Give the material again in full, matching it exactly.

[Begin]

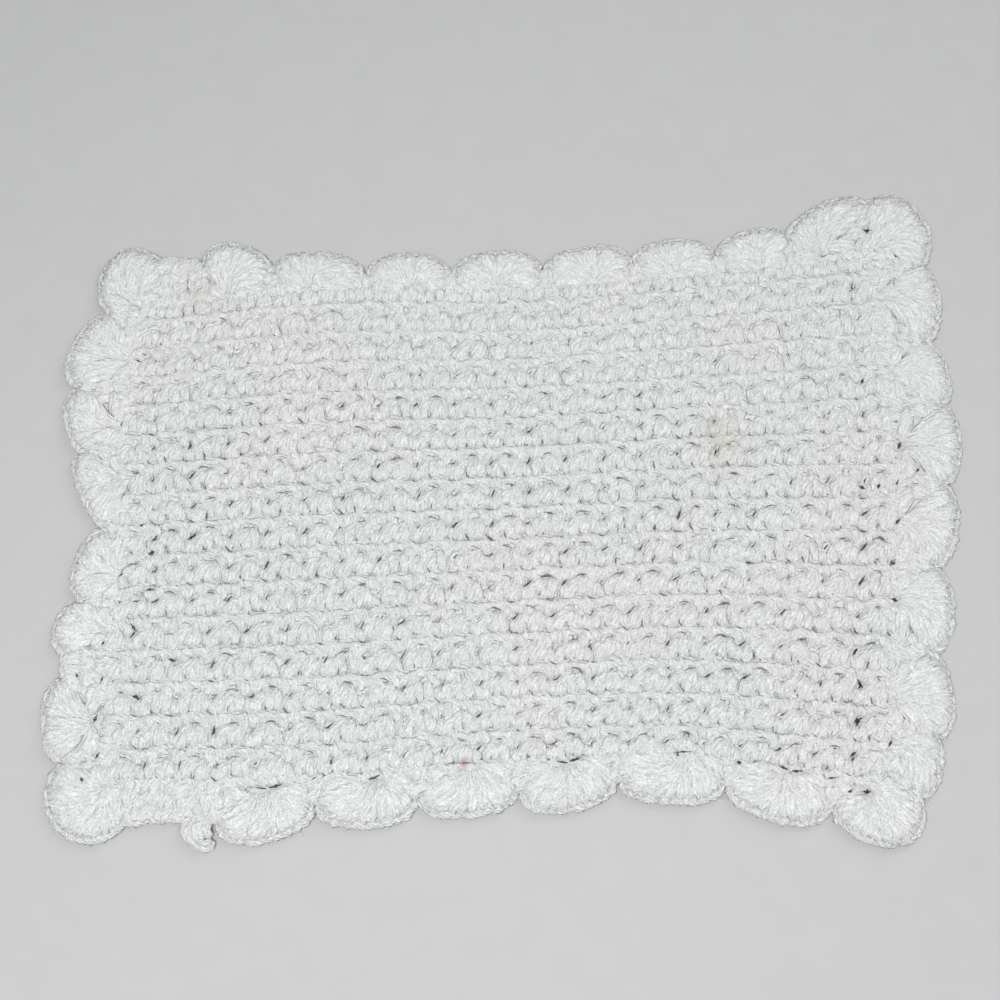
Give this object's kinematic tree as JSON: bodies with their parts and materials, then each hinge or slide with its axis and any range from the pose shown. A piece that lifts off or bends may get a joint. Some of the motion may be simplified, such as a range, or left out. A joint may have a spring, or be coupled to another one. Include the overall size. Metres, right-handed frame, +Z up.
{
  "type": "crochet placemat",
  "caption": "Thick rectangular crochet table mat with a dense row-worked ground and a border of rounded fan shells.",
  "frame": {"origin": "under the middle of the mat's bounds, on the surface that it lies on", "axes": "+X along the length, +Y from the near edge to the far edge, +Z up out of the worked face"},
  "size_m": [0.4469, 0.3345, 0.0074],
  "materials": {
    "cotton": "undyed white cotton yarn of several soft plies, matt, slightly fuzzy and washed"
  },
  "bodies": {
    "root": {"ground": "cotton", "edging": "cotton", "end_loop": "cotton"}
  },
  "joints": []
}
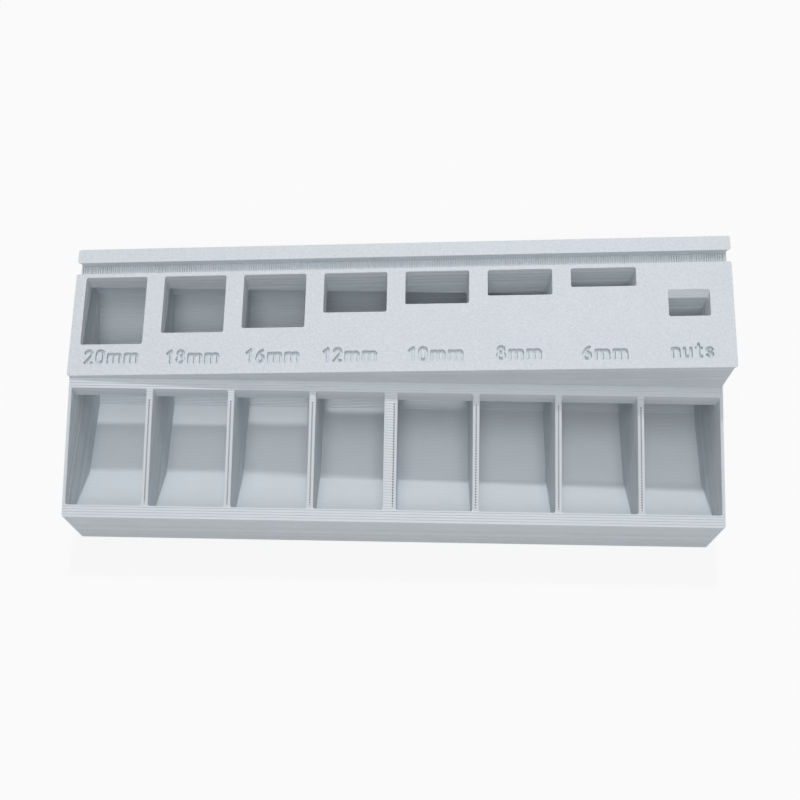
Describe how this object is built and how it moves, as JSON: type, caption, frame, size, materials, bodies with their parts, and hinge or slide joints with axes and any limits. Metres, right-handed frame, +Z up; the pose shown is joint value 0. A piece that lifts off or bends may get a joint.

[End]

◆ RESULT OF THE TASK:
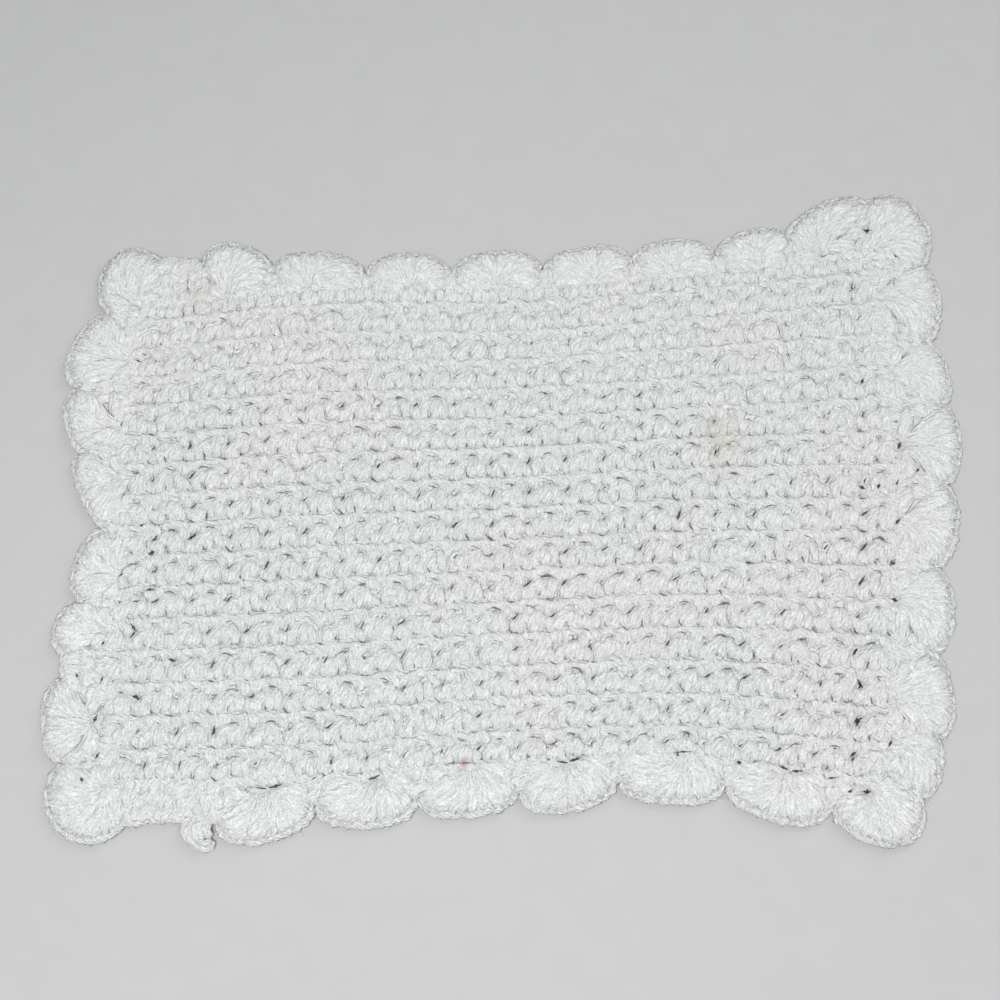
Give this object's kinematic tree as JSON: bodies with their parts and materials, then each hinge or slide with its axis and any range from the pose shown. A piece that lifts off or bends may get a joint. Some of the motion may be simplified, such as a range, or left out. A joint may have a spring, or be coupled to another one. Include the overall size. Metres, right-handed frame, +Z up.
{
  "type": "crochet placemat",
  "caption": "Thick rectangular crochet table mat with a dense row-worked ground and a border of rounded fan shells.",
  "frame": {"origin": "under the middle of the mat's bounds, on the surface that it lies on", "axes": "+X along the length, +Y from the near edge to the far edge, +Z up out of the worked face"},
  "size_m": [0.4469, 0.3345, 0.0074],
  "materials": {
    "cotton": "undyed white cotton yarn of several soft plies, matt, slightly fuzzy and washed"
  },
  "bodies": {
    "root": {"ground": "cotton", "edging": "cotton", "end_loop": "cotton"}
  },
  "joints": []
}
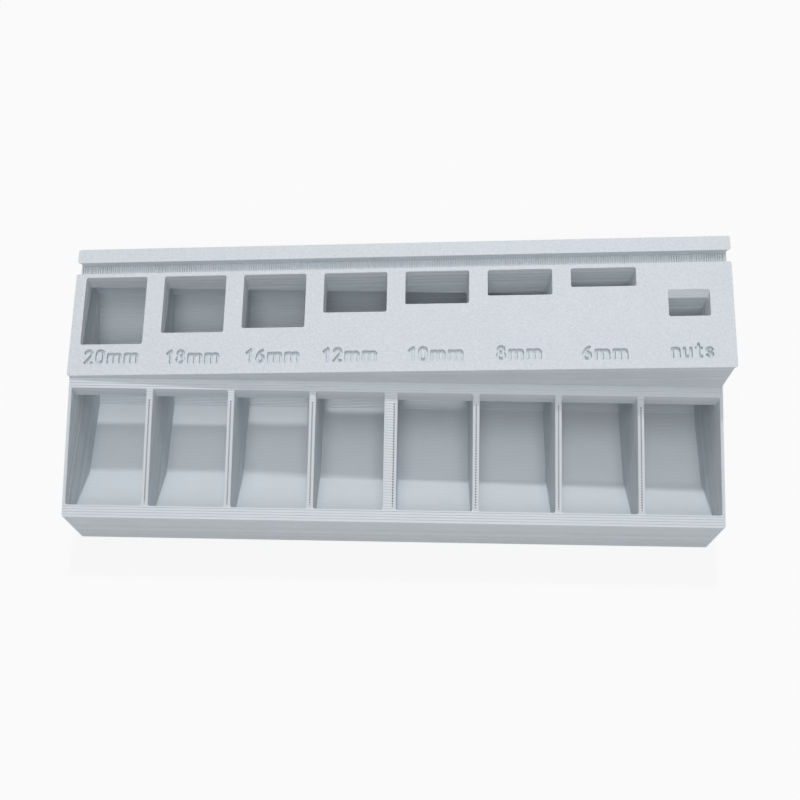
Describe how this object is built and how it moves, as JSON: type, caption, frame, size, materials, bodies with their parts, and hinge or slide joints with axes and any limits. Metres, right-handed frame, +Z up; the pose shown is joint value 0. A piece that lifts off or bends may get a joint.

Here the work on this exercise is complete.